The Michigan Department of State Police established a sobriety checkpoint pilot program under guidelines drafted by an advisory committee, which guidelines governed checkpoint operation, site selection, and publicity, and provided in part that (1) checkpoints would be set up along state roads at sites selected in accordance with the guidelines; (2) all vehicles passing through a checkpoint would be stopped and their drivers briefly examined for signs of intoxication; (3) if such signs were detected, the driver would be directed to a location out of the traffic flow where his or her license and registration would be checked, further sobriety tests would be conducted if warranted, and, if the field tests and the police officer's observations suggested that the driver was intoxicated, an arrest would be made; and (4) all other drivers would be permitted to resume their journeys immediately.

One checkpoint was conducted under the program, which checkpoint was in operation for 75 minutes, during which time 126 vehicles passed through, each vehicle being delayed an average of about 25 seconds; two drivers were detained for field sobriety testing, one of these drivers was arrested for driving under the influence of alcohol, and a third driver who drove through without stopping was pulled over and arrested for driving under the influence of alcohol.

On the day before the operation of the checkpoint, a group of licensed Michigan drivers filed a complaint in the Circuit Court of Michigan and sought declaratory and injunctive relief from potential subjection to the checkpoints. The Circuit Court (1) ruled that the checkpoint program violated both the Federal Constitution's Fourth Amendment and a provision of the state constitution, as the court found that (a) although the state had a legitimate interest in curbing drunk driving, sobriety checkpoints are not an effective means of achieving that goal, given the statistically low arrest rate, and (b) although the objective intrusion caused by the checkpoints, measured by the duration of the seizure and the intensity of the investigation, was minimal, the subjective intrusion on liberty interests, in terms of potential to generate fear and surprise to motorists, was substantial; and accordingly (2) entered an order permanently enjoining the implementation of the program.

On appeal, the Court of Appeals of Michigan affirmed, as it (1) found that the Circuit Court's findings were not clearly erroneous, (2) concluded that the checkpoint program violated the Fourth Amendment, and (3) ruled that since the state constitution offered at least the same protection as the Fourth Amendment, the checkpoints also violated the state constitution. The Supreme Court of Michigan denied the state police department's application for leave to appeal. Certiorari review was sought in the United States Supreme Court.


Was the sobriety checkpoint program a reasonable search?

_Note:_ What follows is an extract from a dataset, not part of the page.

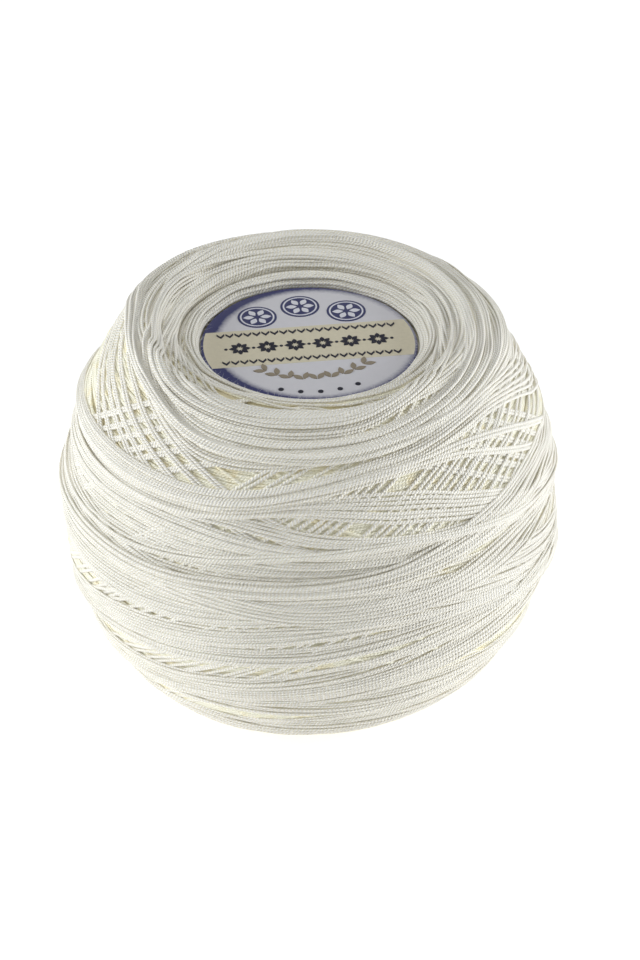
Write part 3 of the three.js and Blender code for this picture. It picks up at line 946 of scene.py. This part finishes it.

The judgment finding that the State's sobriety checkpoints were unconstitutional was reversed and remanded for further proceedings consistent with the Court's opinion because the proper analysis was a three prong test balancing the state's grave interest in curbing drunk driving, the effectiveness of the stops, and the insubstantial subjective intrusion on individual liberties. The Court held that the Michigan sobriety checkpoints were reasonable seizures which did not violate the Federal Constitution's Fourth Amendment, as the balance among the state's interest in preventing drunk driving, the extent to which the checkpoint program could reasonably be said to advance that interest, and the degree of intrusion upon individual motorists, weighed in favor of that program, given that (1) the magnitude of the drunken driving problem and the states' interest in eradicating it were indisputable; (2) the "objective" intrusion resulting from the checkpoint, measured by the duration of the seizure and the intensity of the investigation, was minimal; (3) the "subjective" intrusion resulting from the checkpoint program, which was to be evaluated in terms of the fear and surprise engendered in law-abiding motorists by the nature of the stop, not the natural fear of one who has been drinking over the prospect of being stopped at a sobriety checkpoint, was indistinguishable for constitutional purposes from that resulting from border checkpoints which had been held proper in United States v Martinez-Fuerte (1976) 428 US 543, 49 L Ed 2d 1116, 96 S Ct 3074; and (4) the advancement of the state's interest in preventing drunken driving was sufficiently shown by (a) the fact that, in the one checkpoint conducted under the program, approximately 1.5 percent of all the drivers stopped were arrested for drunk driving, and (b) expert testimony that experience in other states demonstrated that checkpoints resulted in the arrest of about 1 percent of all drivers stopped.